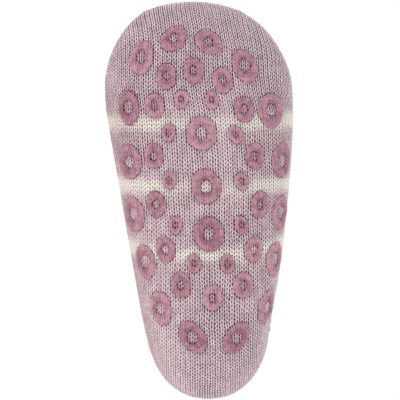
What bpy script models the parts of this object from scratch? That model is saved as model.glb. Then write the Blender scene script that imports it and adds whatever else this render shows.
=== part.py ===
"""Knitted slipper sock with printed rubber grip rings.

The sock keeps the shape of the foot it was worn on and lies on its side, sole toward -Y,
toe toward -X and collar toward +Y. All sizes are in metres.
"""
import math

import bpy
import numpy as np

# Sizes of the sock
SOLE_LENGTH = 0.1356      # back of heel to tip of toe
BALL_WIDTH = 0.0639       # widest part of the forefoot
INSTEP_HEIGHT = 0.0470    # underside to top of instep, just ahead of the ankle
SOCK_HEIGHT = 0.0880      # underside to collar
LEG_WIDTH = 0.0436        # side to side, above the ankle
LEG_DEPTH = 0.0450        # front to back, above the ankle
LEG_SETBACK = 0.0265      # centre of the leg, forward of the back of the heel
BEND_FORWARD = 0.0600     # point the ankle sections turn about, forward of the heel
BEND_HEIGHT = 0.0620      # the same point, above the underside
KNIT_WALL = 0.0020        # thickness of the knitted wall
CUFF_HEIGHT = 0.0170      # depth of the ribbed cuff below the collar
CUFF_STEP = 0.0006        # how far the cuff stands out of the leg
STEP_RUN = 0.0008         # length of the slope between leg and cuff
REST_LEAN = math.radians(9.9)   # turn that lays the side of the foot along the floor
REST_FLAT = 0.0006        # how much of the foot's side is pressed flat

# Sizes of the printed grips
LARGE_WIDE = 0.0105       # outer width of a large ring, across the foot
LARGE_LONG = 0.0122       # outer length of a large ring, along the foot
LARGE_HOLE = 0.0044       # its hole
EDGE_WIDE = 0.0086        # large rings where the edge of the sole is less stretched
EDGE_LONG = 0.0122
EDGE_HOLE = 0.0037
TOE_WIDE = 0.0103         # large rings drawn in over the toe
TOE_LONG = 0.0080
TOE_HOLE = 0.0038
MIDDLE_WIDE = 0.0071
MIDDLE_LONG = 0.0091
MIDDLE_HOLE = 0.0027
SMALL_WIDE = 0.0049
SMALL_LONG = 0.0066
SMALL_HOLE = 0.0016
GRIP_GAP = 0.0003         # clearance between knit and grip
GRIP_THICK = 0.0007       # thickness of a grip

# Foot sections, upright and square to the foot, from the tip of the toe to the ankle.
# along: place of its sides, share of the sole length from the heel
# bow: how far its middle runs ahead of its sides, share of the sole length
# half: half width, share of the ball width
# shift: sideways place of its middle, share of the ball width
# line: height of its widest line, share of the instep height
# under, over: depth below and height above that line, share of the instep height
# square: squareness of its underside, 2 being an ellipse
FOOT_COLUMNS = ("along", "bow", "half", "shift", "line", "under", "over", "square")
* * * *
STATED PROBLEM
Print exactly, and only, the lines beginning at the top of the listing and ending at the line with "import numpy as np".

FINISHED TASK
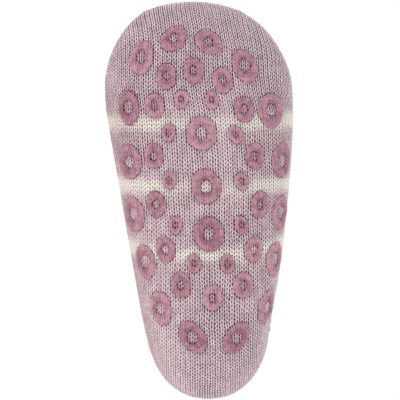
What bpy script models the parts of this object from scratch? That model is saved as model.glb. Then write the Blender scene script that imports it and adds whatever else this render shows.
=== part.py ===
"""Knitted slipper sock with printed rubber grip rings.

The sock keeps the shape of the foot it was worn on and lies on its side, sole toward -Y,
toe toward -X and collar toward +Y. All sizes are in metres.
"""
import math

import bpy
import numpy as np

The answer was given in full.